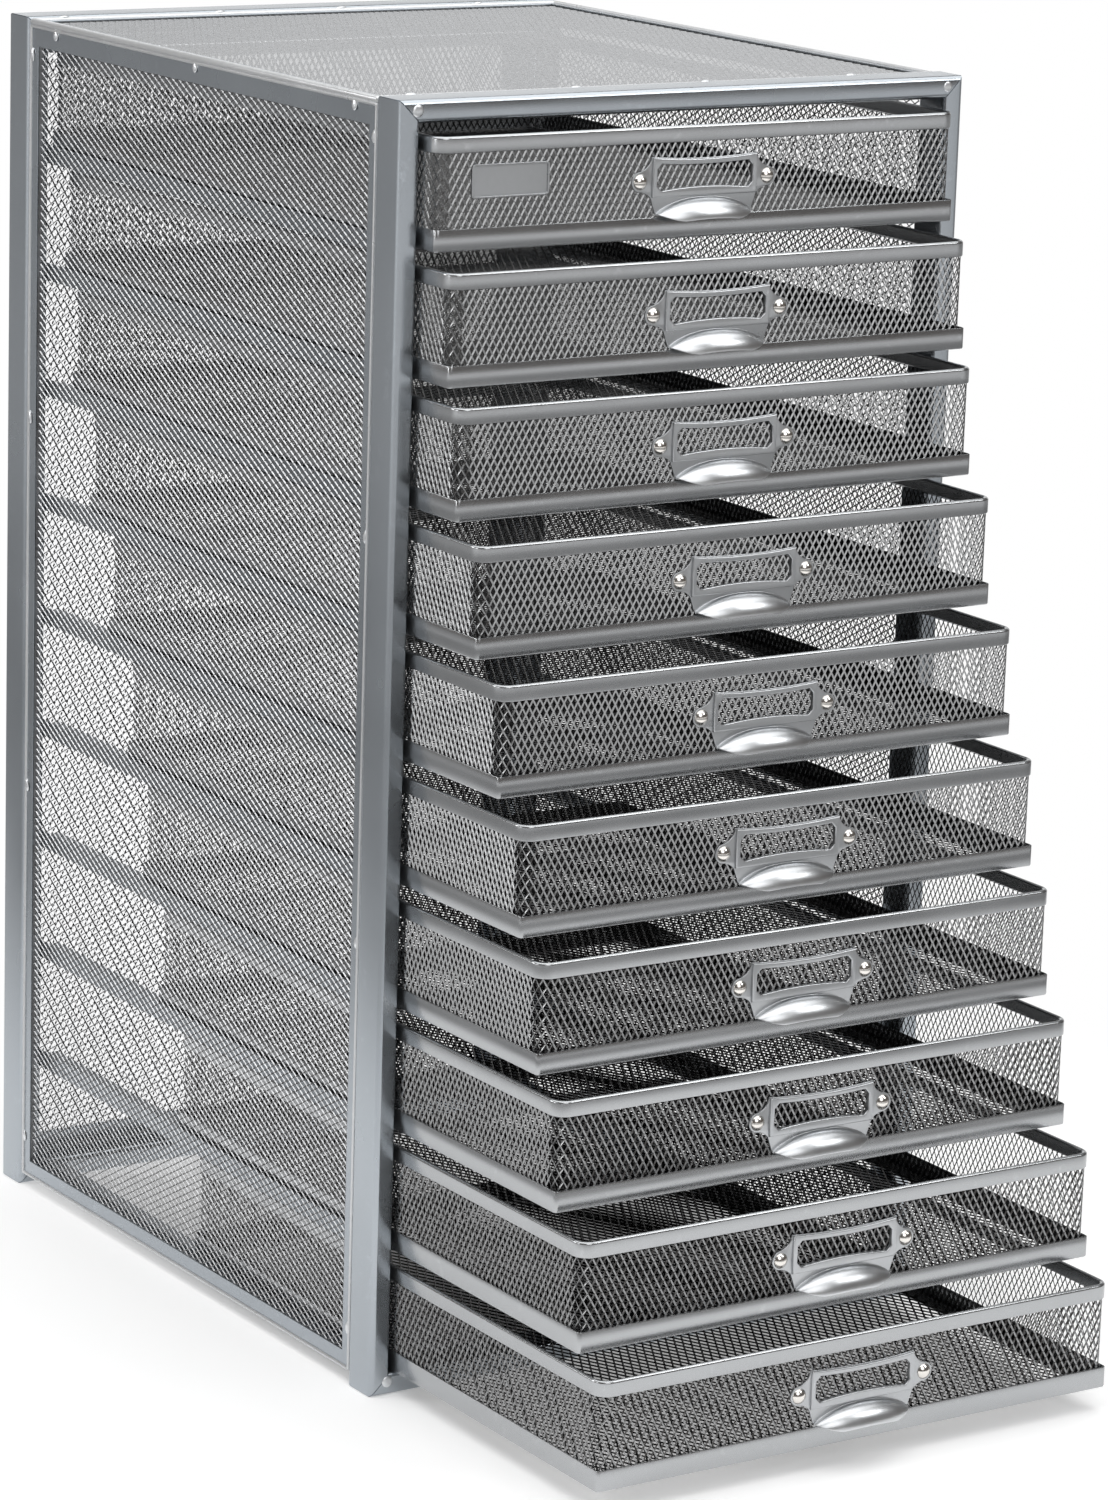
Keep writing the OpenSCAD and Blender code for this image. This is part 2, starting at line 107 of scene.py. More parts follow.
def colour(name, description, rgb):
    return FloatVectorProperty(name=name, description=description, default=rgb, size=3,
                               subtype="COLOR", min=0, max=1)


class MeshSizes(bpy.types.PropertyGroup):
    """The diamonds of the expanded metal and their strands."""
    short_way: length("Short way", "Pitch of the diamonds across their short way", 3.45)
    long_way: length("Long way", "Pitch of the diamonds along their long way", 6.4)
    strand: length("Strand", "Width of a strand", 0.62)
    lift: length("Lift", "How far one edge of a strand is raised by its tilt", 0.34)
    gauge: length("Gauge", "Thickness of a strand at its raised edge", 0.36)
    floor_short_way: length("Floor short way", "Short way of a drawer floor's diamonds", 4.2)
    floor_long_way: length("Floor long way", "Long way of a drawer floor's diamonds", 7.8)


class FrameSizes(bpy.types.PropertyGroup):
    """The mitred tubes of the two end frames."""
    face: length("Face", "Width of a tube seen from the front", 10)
    corner: length("Corner", "Radius along a tube's edges", 2.4)
    mitre: length("Mitre", "Depth of the groove left where two tubes meet", 0.3)


class PanelSizes(bpy.types.PropertyGroup):
    """Borders of the cabinet's mesh panels."""
    bead: length("Bead", "Width of the raised bead round a panel", 1.6)
    bead_rise: length("Bead rise", "Height of the raised bead", 0.9)
    roll: length("Rolled edge", "Radius of the top panel's rolled edge", 1.6)
    border: length("Border", "Width of a panel's flat border", 7)
    head: length("Head border", "Width of a side panel's border along its top", 10)
    foot: length("Foot border", "Width of a side panel's border along its foot", 8)
    back_border: length("Back border", "Width of the back panel's flat border", 9)
    sheet: length("Sheet", "Thickness of a panel's sheet", 0.8)
    fold: length("Fold", "Depth of a panel's folded edge", 5)
    lap: length("Lap", "How far the mesh runs in under the border", 3)
    weld: length("Weld", "Width of a weld dot", 3.6)


class DrawerSizes(bpy.types.PropertyGroup):
    """Rims and mesh of one drawer."""
    rim: length("Rim", "Height of the rolled top rim", 7)
    rim_t: length("Rim thickness", "Thickness of the rolled top rim", 2.4)
    rim_corner: length("Rim corner", "Plan radius of the rim's corners", 7)
    proud: length("Proud", "How far the rims stand out from the mesh", 0.7)
    band: length("Band", "Height of the bottom band", 9.5)
    band_t: length("Band thickness", "Thickness of the bottom band", 0.6)
    band_corner: length("Band corner", "Plan radius of the band's corners", 2)
    flange: length("Flange", "Width of the flange turned in under the drawer", 8)


class PullSizes(bpy.types.PropertyGroup):
    """The label pull, measured from the middle of a drawer's underside."""
    plate: length("Plate", "Thickness of the plate", 1)
    label_w: length("Label width", "Width over the raised frame", 54.6)
    label_z: length("Label height", "Lower edge of the raised frame", 17.8)
    label_h: length("Frame height", "Height of the raised frame", 17.8)
    side_bar: length("Side bar", "Width of the raised frame's side bars", 2.6)
    rail: length("Rail", "Width of the raised frame's top and bottom bars", 3.1)
    rise: length("Rise", "Height of the raised frame over the plate", 1.1)
    bow: length("Bow", "Depth of the curves along the frame", 1.3)
    window_cut: length("Window cut", "Cut corners of the window", 2.2)
    foot_w: length("Foot width", "Width of the plate at its lower corners", 50)
    foot_z: length("Foot height", "Height of the plate's lower corners", 11.2)
    rivet_span: length("Rivet span", "Distance between the two rivets", 65.8)
    rivet_z: length("Rivet height", "Height of the rivets", 25)
    rivet_d: length("Rivet", "Diameter of a rivet's dome", 7)
    rivet_h: length("Rivet dome", "Height of a rivet's dome", 2)
    ear: length("Ear", "Radius of an ear's tip", 4.3)
    hollow: length("Hollow", "Radius of the hollow between ear and frame", 8)
    cup_out: length("Cup depth", "How far the finger cup stands out", 9.3)
    cup_half: length("Cup half width", "Where the cup's long arc would meet its axis", 27.5)
    cup_z: length("Cup height", "Height of the cup's axis", 8.25)
    cup_keep: length("Cup reach", "Half width of the cup that is kept", 24.9)
    cup_wall: length("Cup wall", "Thickness of the cup", 0.9)
    cup_bead: length("Cup bead", "Radius of the rounded edge along the cup's arc", 0.38)
    lip: length("Lip", "Half width of the lip between its two corners", 13.5)
    lip_rise: length("Lip rise", "Rise of the lip in its middle", 0.9)
    tip_rise: length("Tip rise", "Rise of the lip at the cup's tips", 3)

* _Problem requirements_
Every line of the data above should be copied exactly.

* _Reply_
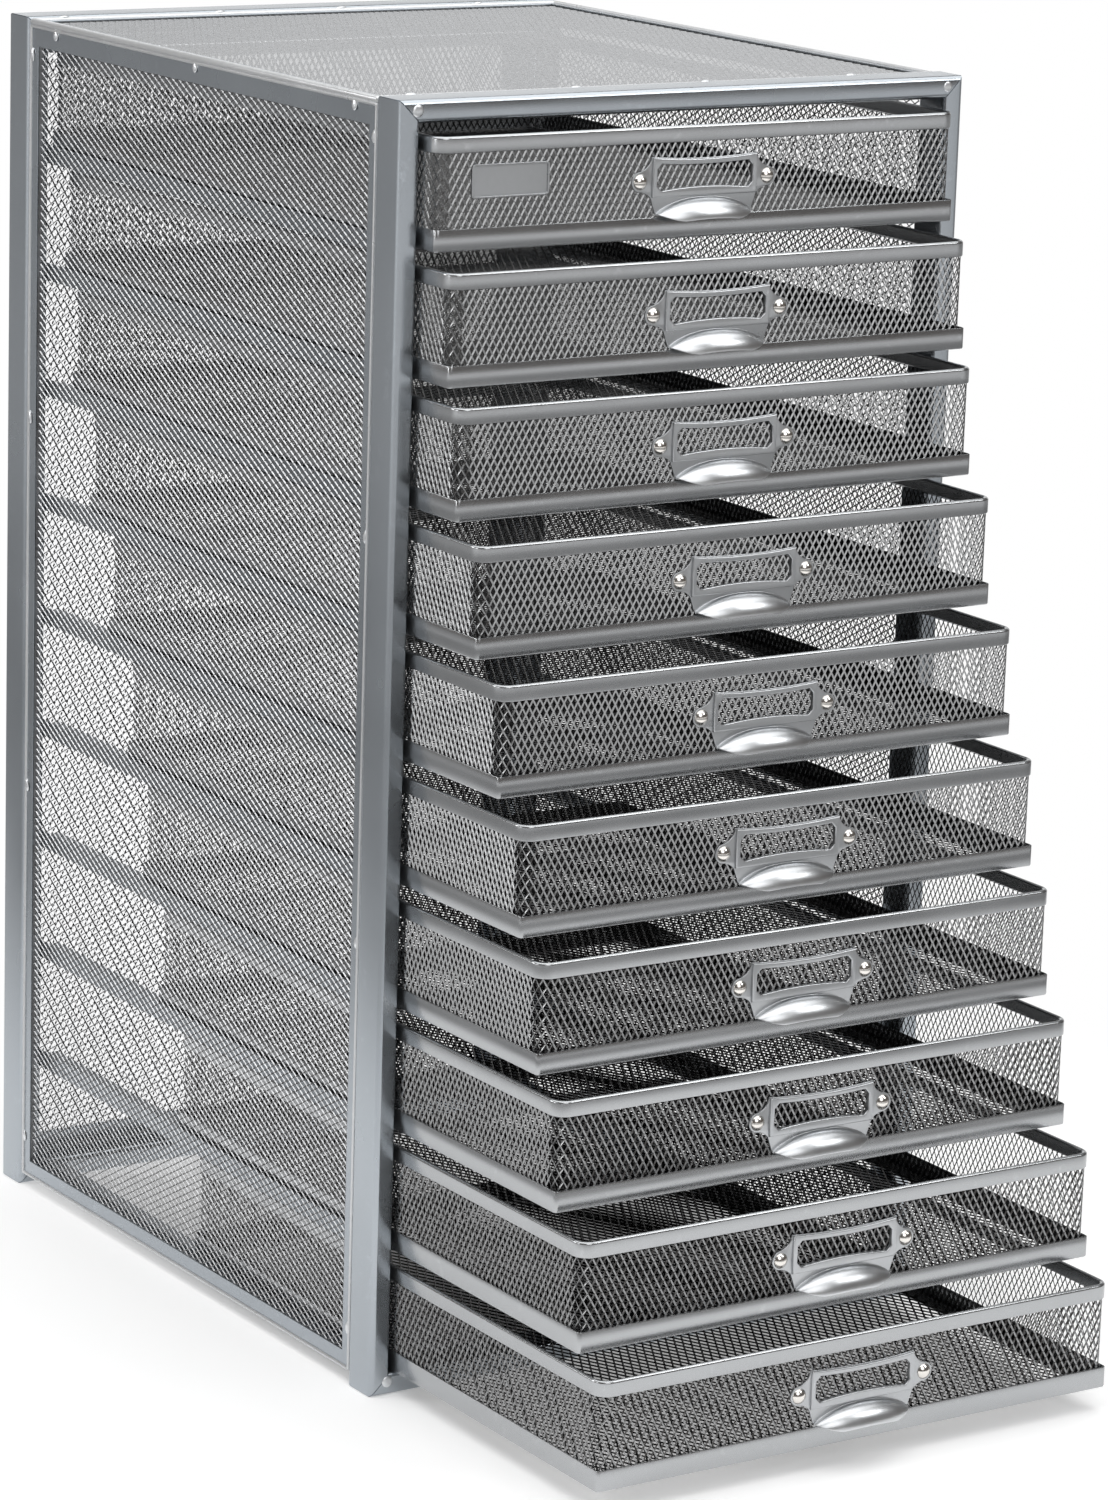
Keep writing the OpenSCAD and Blender code for this image. This is part 2, starting at line 107 of scene.py. More parts follow.
def colour(name, description, rgb):
    return FloatVectorProperty(name=name, description=description, default=rgb, size=3,
                               subtype="COLOR", min=0, max=1)


class MeshSizes(bpy.types.PropertyGroup):
    """The diamonds of the expanded metal and their strands."""
    short_way: length("Short way", "Pitch of the diamonds across their short way", 3.45)
    long_way: length("Long way", "Pitch of the diamonds along their long way", 6.4)
    strand: length("Strand", "Width of a strand", 0.62)
    lift: length("Lift", "How far one edge of a strand is raised by its tilt", 0.34)
    gauge: length("Gauge", "Thickness of a strand at its raised edge", 0.36)
    floor_short_way: length("Floor short way", "Short way of a drawer floor's diamonds", 4.2)
    floor_long_way: length("Floor long way", "Long way of a drawer floor's diamonds", 7.8)


class FrameSizes(bpy.types.PropertyGroup):
    """The mitred tubes of the two end frames."""
    face: length("Face", "Width of a tube seen from the front", 10)
    corner: length("Corner", "Radius along a tube's edges", 2.4)
    mitre: length("Mitre", "Depth of the groove left where two tubes meet", 0.3)


class PanelSizes(bpy.types.PropertyGroup):
    """Borders of the cabinet's mesh panels."""
    bead: length("Bead", "Width of the raised bead round a panel", 1.6)
    bead_rise: length("Bead rise", "Height of the raised bead", 0.9)
    roll: length("Rolled edge", "Radius of the top panel's rolled edge", 1.6)
    border: length("Border", "Width of a panel's flat border", 7)
    head: length("Head border", "Width of a side panel's border along its top", 10)
    foot: length("Foot border", "Width of a side panel's border along its foot", 8)
    back_border: length("Back border", "Width of the back panel's flat border", 9)
    sheet: length("Sheet", "Thickness of a panel's sheet", 0.8)
    fold: length("Fold", "Depth of a panel's folded edge", 5)
    lap: length("Lap", "How far the mesh runs in under the border", 3)
    weld: length("Weld", "Width of a weld dot", 3.6)


class DrawerSizes(bpy.types.PropertyGroup):
    """Rims and mesh of one drawer."""
    rim: length("Rim", "Height of the rolled top rim", 7)
    rim_t: length("Rim thickness", "Thickness of the rolled top rim", 2.4)
    rim_corner: length("Rim corner", "Plan radius of the rim's corners", 7)
    proud: length("Proud", "How far the rims stand out from the mesh", 0.7)
    band: length("Band", "Height of the bottom band", 9.5)
    band_t: length("Band thickness", "Thickness of the bottom band", 0.6)
    band_corner: length("Band corner", "Plan radius of the band's corners", 2)
    flange: length("Flange", "Width of the flange turned in under the drawer", 8)


class PullSizes(bpy.types.PropertyGroup):
    """The label pull, measured from the middle of a drawer's underside."""
    plate: length("Plate", "Thickness of the plate", 1)
    label_w: length("Label width", "Width over the raised frame", 54.6)
    label_z: length("Label height", "Lower edge of the raised frame", 17.8)
    label_h: length("Frame height", "Height of the raised frame", 17.8)
    side_bar: length("Side bar", "Width of the raised frame's side bars", 2.6)
    rail: length("Rail", "Width of the raised frame's top and bottom bars", 3.1)
    rise: length("Rise", "Height of the raised frame over the plate", 1.1)
    bow: length("Bow", "Depth of the curves along the frame", 1.3)
    window_cut: length("Window cut", "Cut corners of the window", 2.2)
    foot_w: length("Foot width", "Width of the plate at its lower corners", 50)
    foot_z: length("Foot height", "Height of the plate's lower corners", 11.2)
    rivet_span: length("Rivet span", "Distance between the two rivets", 65.8)
    rivet_z: length("Rivet height", "Height of the rivets", 25)
    rivet_d: length("Rivet", "Diameter of a rivet's dome", 7)
    rivet_h: length("Rivet dome", "Height of a rivet's dome", 2)
    ear: length("Ear", "Radius of an ear's tip", 4.3)
    hollow: length("Hollow", "Radius of the hollow between ear and frame", 8)
    cup_out: length("Cup depth", "How far the finger cup stands out", 9.3)
    cup_half: length("Cup half width", "Where the cup's long arc would meet its axis", 27.5)
    cup_z: length("Cup height", "Height of the cup's axis", 8.25)
    cup_keep: length("Cup reach", "Half width of the cup that is kept", 24.9)
    cup_wall: length("Cup wall", "Thickness of the cup", 0.9)
    cup_bead: length("Cup bead", "Radius of the rounded edge along the cup's arc", 0.38)
    lip: length("Lip", "Half width of the lip between its two corners", 13.5)
    lip_rise: length("Lip rise", "Rise of the lip in its middle", 0.9)
    tip_rise: length("Tip rise", "Rise of the lip at the cup's tips", 3)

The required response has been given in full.